As soon as they get 720p60 and/or 640x480 120fps capture working, that is. 30fps is good for proof-of-concept, but that's going to give you a headache if you try and track at that rate. Hopefully the latency of capture is low enough for real-time work (though it doesn't look like you can feed raw unencoded sensor data via the video stream).
Picarro 14th May 2013, 12:42 Quote
I want to use one as an IP security camera. Just chug it in a tupperware box and use some bathroom sealant along the edges.
Guinevere 14th May 2013, 13:45 Quote
Quote:
Originally Posted by Sheiken
Am I the only one thinking low cost homebrew GoPro?

A GoPro is £200. By the time you've bought a PI, the camera, a battery,wifi adaptor and a charger you don't have really that much left to hand fabricate a waterproof housing with a mounting kit and accessible controls.

More flexible? Maybe.

Cheaper? Not by much.

That's why GoPro became THE standard for extreme cams. Because they are so cheap!
MSHunter 14th May 2013, 14:57 Quote
Its a shame there is no Power over Ethernet version of the Pi.
edzieba 14th May 2013, 15:38 Quote
Quote:
Originally Posted by MSHunter
Its a shame there is no Power over Ethernet version of the Pi.
While it's not 'proper' negotiated 802.3af PoE, quite a few people have bodged power supplies onto the unused ethernet pairs to power their pi's, e.g..
tad2008 14th May 2013, 16:22 Quote
Quote:
Originally Posted by Guinevere
Quote:
Originally Posted by Sheiken
Am I the only one thinking low cost homebrew GoPro?

A GoPro is £200. By the time you've bought a PI, the camera, a battery,wifi adaptor and a charger you don't have really that much left to hand fabricate a waterproof housing with a mounting kit and accessible controls.

More flexible? Maybe.

Cheaper? Not by much.

That's why GoPro became THE standard for extreme cams. Because they are so cheap!

Well considering the Pi, Cam, Battery+Charger / Power & Wifi can all be picked up for around £100 so plenty left for a small custom housing.

So, more flexible? Definitely.

Cheaper? Clearly by a large margin at almost half the price.
fdbh96 14th May 2013, 18:34 Quote
Quote:
Originally Posted by Sheiken
Am I the only one thinking low cost homebrew GoPro?

As cool as it sounds, I don't think there'd be much of a comparison. The GoPro would be a hell of a lot lighter, smaller, resilient and I bet the image quality would be better.

Plus a second hand hero 2 is about £150.
Andy Mc 15th May 2013, 14:07 Quote
Quote:
Originally Posted by edzieba
Quote:
Originally Posted by MSHunter
Its a shame there is no Power over Ethernet version of the Pi.
While it's not 'proper' negotiated 802.3af PoE, quite a few people have bodged power supplies onto the unused ethernet pairs to power their pi's, e.g..

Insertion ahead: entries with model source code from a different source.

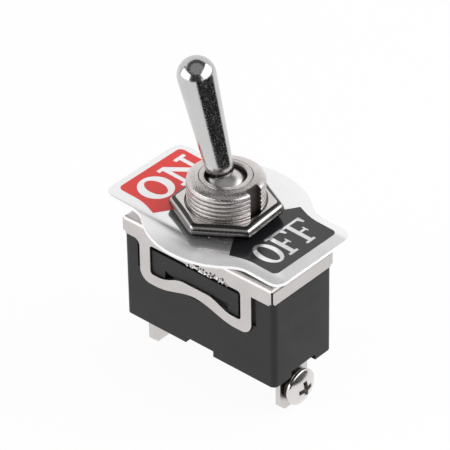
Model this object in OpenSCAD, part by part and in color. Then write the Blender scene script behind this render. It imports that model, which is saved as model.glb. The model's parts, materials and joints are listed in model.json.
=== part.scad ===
// Panel toggle switch: a bat lever on a ball in a threaded bushing, over a moulded
// housing that is held in a folded metal cover with a stirrup on each long side.
// Millimetres. X runs along the housing (+X is the OFF end), -Y is the front face,
// Z is the bushing's axis. The origin lies on that axis, on the front nut's top face.
// Heights inside the modules are counted from the cover's top face, the deck.

/* [Cover] */
// Length of the cover
cover_l = 29.7; // [27:0.1:33]
// Width of the cover
cover_w = 13.9; // [12.6:0.1:16]
// Thickness of the folded sheet
cover_t = 0.65; // [0.5:0.05:0.8]
// Height of the skirts below the deck
skirt_h = 3.0; // [2.4:0.05:4]
// Outer radius of the folds
fold_r = 0.85; // [0.75:0.05:1]
// Width of the mitred slit at each corner
corner_slit = 0.28; // [0.1:0.02:0.5]
// Radius of the skirts' lower corners
skirt_corner_r = 0.55; // [0.3:0.05:1]

/* [Stirrups] */
// Span over the two legs of a stirrup
stirrup_l = 22.1; // [20:0.1:25]
// Distance of a stirrup's middle from the bushing's axis
stirrup_shift = -0.35; // [-0.5:0.05:0.5]
// Width of a leg
leg_w = 2.05; // [1.6:0.05:3]
// Depth of the bar's lower edge below the deck, at the legs
stirrup_drop = 10.25; // [9:0.05:12]
// Height of the bar beside the legs
bar_end_h = 1.9; // [1.4:0.1:2.6]
// Height of the bar at its middle
bar_mid_h = 1.75; // [1:0.05:2.2]
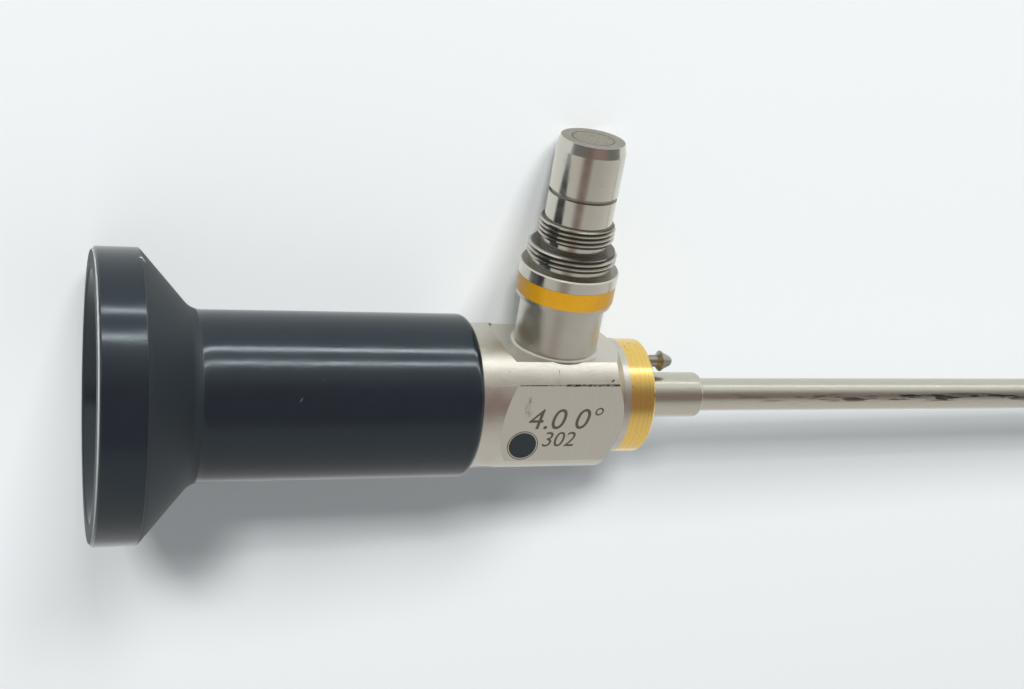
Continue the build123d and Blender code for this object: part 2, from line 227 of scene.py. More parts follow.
def black_plastic():
    material, tree, shader, place = start_finish("turned black plastic")
    parts = add(tree, "ShaderNodeSeparateXYZ", {"Vector": place}).outputs
    turning = add(tree, "ShaderNodeTexNoise", {"W": parts["X"], "Scale": 3.3, "Detail": 4.0},
                  noise_dimensions="1D").outputs["Fac"]
    grit = add(tree, "ShaderNodeTexNoise", {"Vector": place, "Scale": 2.4, "Detail": 5.0}).outputs["Fac"]
    patches = add(tree, "ShaderNodeTexNoise", {
        "Vector": place, "Scale": 0.22, "Detail": 4.0,
    }).outputs["Fac"]
    handled = add(tree, "ShaderNodeMapRange", {
        "Value": patches, "From Min": 0.42, "From Max": 0.62, "To Min": 0.25,
    }).outputs["Result"]
    across = add(tree, "ShaderNodeCombineXYZ", {"Y": parts["Y"], "Z": parts["Z"]}).outputs["Vector"]
    from_axis = add(tree, "ShaderNodeVectorMath", {0: across}, operation="LENGTH").outputs["Value"]
    rim_wear_and_highlight = add(tree, "ShaderNodeMapRange", {
        "Value": from_axis, "From Min": rim_edge[0], "From Max": rim_edge[1],
    }).outputs["Result"]
    in_front = add(tree, "ShaderNodeMapRange", {
        "Value": parts["X"], "From Min": 0.25, "From Max": 0.1,
    }).outputs["Result"]
    scratches = eyecup_wear(tree, place)
    # the rim's front edge is painted pale for its wear and as a painted highlight along the edge
    colour = add(tree, "ShaderNodeMix", {
        "Factor": strongest(tree, [scratches, both(tree, both(tree, rim_wear_and_highlight, in_front), 0.8)]),
        "A": linear("#0c1218"), "B": linear("#b4b8b6"),
    }, data_type="RGBA").outputs[2]
    polish = add(tree, "ShaderNodeMapRange", {
        "Value": patches, "From Min": 0.3, "From Max": 0.7, "To Min": 0.15, "To Max": 0.2,
    }).outputs["Result"]
    on_cone = between(tree, parts["X"], cone_start, cone_end, 0.2)
    rough = add(tree, "ShaderNodeMix", {
        "Factor": strongest(tree, [in_front, on_cone]), "A": polish, "B": 0.55,
    }).outputs[0]
    height = add(tree, "ShaderNodeMath", {
        0: grit, 1: handled, 2: both(tree, turning, 0.3),
    }, operation="MULTIPLY_ADD").outputs[0]
    height = add(tree, "ShaderNodeMath", {0: height, 1: scratches}, operation="SUBTRACT").outputs[0]
    end_finish(tree, shader, colour, rough, height, 0.4, 0.02)
    shader.inputs["IOR"].default_value = 1.5
    shader.inputs["Specular Tint"].default_value = linear("#ecfaff")
    return material


eyecup_finish = black_plastic()
print("finish:", eyecup_finish.name)


# %% [markdown]
# ## Dirt, a stain and painted shade on the body
#
# Use has marked the body: a brown stain at the back of the flat, a short scratch above the flat's
# upper edge, a few dark specks and dirt beside the sleeve. A dark line along the flat's upper edge is
# painted shade, where the flat meets the round body. Dirt stays in dents, so the noise of the blasted
# surface breaks each mark up, and the painted shade too.

# %% The body's marks and painted shade
flat_height = 6.87     # distance of each flat from the axis


def body_dirt_and_shade(tree, place, beads):
    """Dark specks, a scratch, dirt and a line of painted shade along the flat's edge, broken up by the
    dents.
    """
    dirt_and_shade = strongest(tree, [
        # painted shade: a dark line along the flat's upper edge, where the flat meets the round body
        mark(tree, place, (45.9, -6.88, 4.86), (52.0, -6.88, 4.88), 0.2),
        mark(tree, place, (51.5, -6.88, 4.88), (58.1, -6.88, 4.9), 0.42),
        mark(tree, place, (50.72, -5.75, 6.2), (50.62, -6.75, 5.05), 0.13),
        mark(tree, place, (57.1, -6.6, 5.3), (57.3, -6.55, 5.4), 0.34),
        mark(tree, place, (44.65, -5.8, 6.1), (44.75, -5.85, 6.05), 0.3),
        mark(tree, place, (42.8, -5.32, -6.57), (44.5, -5.09, -6.76), 1.5),
    ])
    dirt_and_shade = add(tree, "ShaderNodeMath", {
        0: dirt_and_shade, 1: beads, 2: 0.35,
    }, operation="MULTIPLY_ADD").outputs[0]
    return add(tree, "ShaderNodeMapRange", {
        "Value": dirt_and_shade, "From Min": 0.55, "From Max": 0.95,
    }).outputs["Result"]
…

Those PoE splitters are really good, I use one for powering and connecting my Draytek 120 to my Netgear UTM10. Saves me so much hassle what with the phone socket being in a stupid place.
Quote:
Originally Posted by Sheiken
Am I the only one thinking low cost homebrew GoPro?

Why bother when you can get a Horyzon HD? I intend to use one when I eventually get the funds together for a tricopter build.
Sheiken 15th May 2013, 23:45 Quote
And here I was thinking I'd come up with something worthwhile! eh!